The Department of Juvenile Justice calls its philosophy “tough love.”
But a Miami Herald I-Team analysis of 10 years of seldom-seen records reveals an emphasis on the “tough.”
Documents, interviews and surveillance videos show a disturbing pattern of beatings doled out or ordered by underpaid officers, hundreds of them prison system rejects. Youthful enforcers are rewarded with sweet pastries from the employee vending machines, a phenomenon known as “honey-bunning.” The Herald found fights staged for entertainment, wagering and to exert control, sex between staff and youthful detainees and a culture of see-nothing/say-nothing denial.
Herald journalists also examined 12 questionable deaths of detained youths since 2000.

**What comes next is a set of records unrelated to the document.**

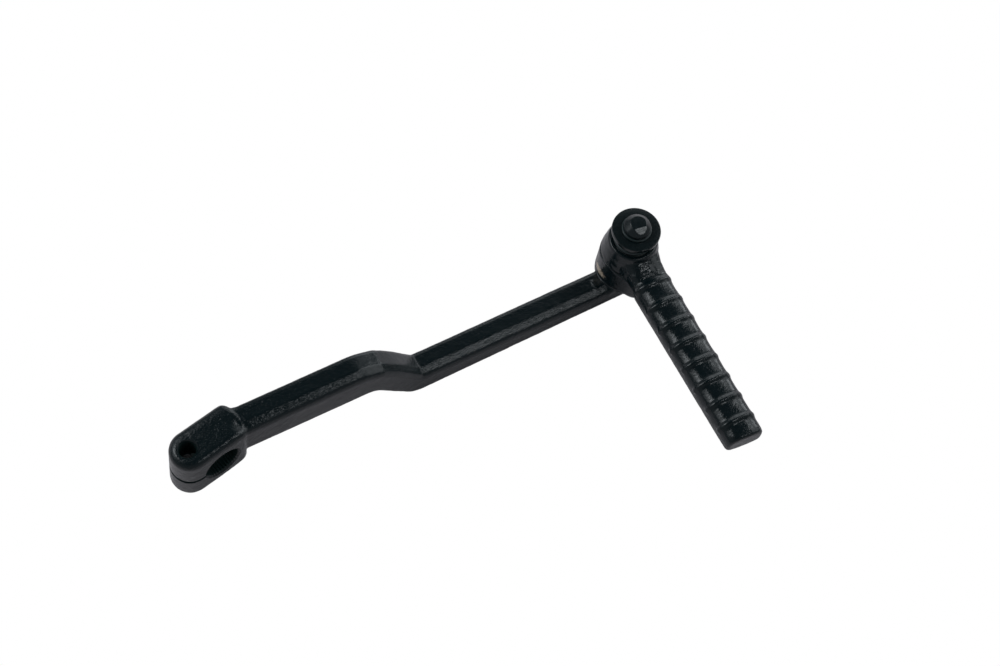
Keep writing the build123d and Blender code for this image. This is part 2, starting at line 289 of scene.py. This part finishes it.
def sculpt_arm(points):
    """Move the skin's points, in place, from plain machined faces to the forging's own."""
    reach, side = arm_frame(points)
    z = points[:, 2]
    bar_weight = smoothstep(12.5, 15.0, reach) * (1 - smoothstep(181, 188, reach))
    bar_side = side - BAR_OFFSET
    bar_middle = np.interp(reach, [73.0, 92.0, 195.0], [3.9, -18.8, -18.0])
    upward = smoothstep(-2, 5, z - bar_middle)

    # the bar's top: a sloped band at the back, a flat, and a facet falling away in front of a ridge
    front_fall = 0.42 * np.clip(-1.6 - bar_side, 0, None) + 0.55 * np.clip(-4.8 - bar_side, 0, None)
    back_fall = 0.40 * np.clip(bar_side - 4.1, 0, None)
    points[:, 2] -= bar_weight * (front_fall + back_fall) * upward

    # a short forging ridge across the top, just before the boss
    ridge = np.exp(-(((reach - BOSS_RIDGE) / 0.9) ** 2)) * smoothstep(-2.4, -1.2, bar_side)
    ridge *= 1 - smoothstep(1.4, 2.6, bar_side)
    points[:, 2] += 0.55 * ridge * upward

    # the lower bar is a little narrower next to the bend
    narrow = bar_weight * smoothstep(75, 95, reach) * (1 - smoothstep(95, 185, reach))
    points[:, :2] -= np.outer(narrow * 0.5 * np.clip(bar_side / 6, 0, 1), across)

    # the head's top falls away behind a crease and next to the bar; its underside mirrors it
    head_weight = 1 - smoothstep(11.0, 15.0, points[:, 0])
    head_fall = np.clip(points[:, 1] - 4.2 - 0.05 * points[:, 0], 0, None) * 0.10
    front_half = 1 - smoothstep(-4.0, 1.0, points[:, 1])
    head_fall += 0.05 * front_half * np.clip(points[:, 0] - 6.5, 0, 5.0) ** 2
    points[:, 2] -= head_weight * head_fall * np.sign(z) * smoothstep(5, 10, np.abs(z))

    # the upper corner of the double bend is rolled over on top
    from_corner = abs(reach - BEND_CORNER)
    roll = np.interp(from_corner, [0, 1, 2, 4, 6, 8, 10, 12], [1.9, 1.75, 1.5, 0.95, 0.5, 0.2, 0.05, 0])
    points[:, 2] -= bar_weight * roll * upward

    # the free end is drawn back on its far side, and the far shoulder stands out a little
    points[:, 0] += (0.045 * points[:, 1] - 0.15) * smoothstep(8, 14, -points[:, 0])
    shoulder = 0.75 * head_weight * smoothstep(2, 8, points[:, 1])
    points[:, 1] += shoulder * np.clip((points[:, 0] + 8) / 18, 0, 1)


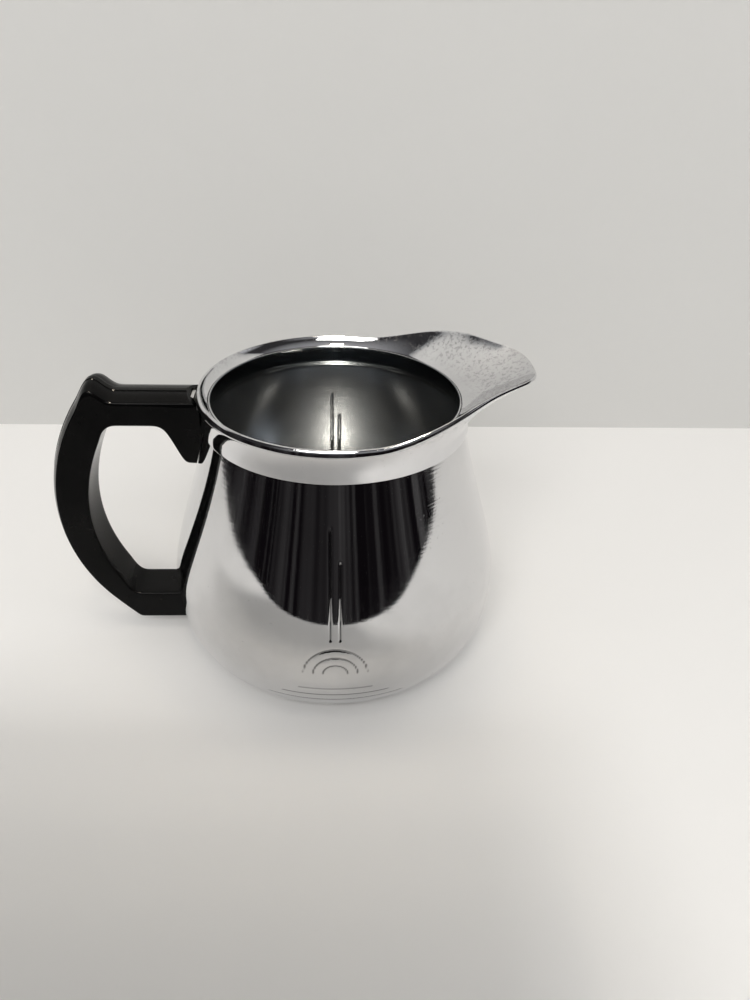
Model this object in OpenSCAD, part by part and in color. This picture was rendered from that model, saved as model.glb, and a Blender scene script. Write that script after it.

In the end, untold numbers of already troubled youths have been further traumatized.
With a one-year recidivism rate of 45 percent, it is a justice system that is supposed to reform juvenile delinquents, but too often turns them into hardened felons.
Tales from the Front
About The project
This project began shortly after 17-year-old Elord Revolte was beaten to death at the Miami juvenile lockup. Journalists were told the killing may have been orchestrated by an officer, what detainees called a “honey-bunning.”
Reporters secured data sets from four state agencies: the departments of Juvenile Justice, Children & Families, Financial Services and the Florida Department of Law Enforcement.
The Herald analyzed 10 years of data covering use-of-force reports, child abuse investigations, DJJ inspector general investigations, law enforcement certification records, employee background screenings and lawsuit notices.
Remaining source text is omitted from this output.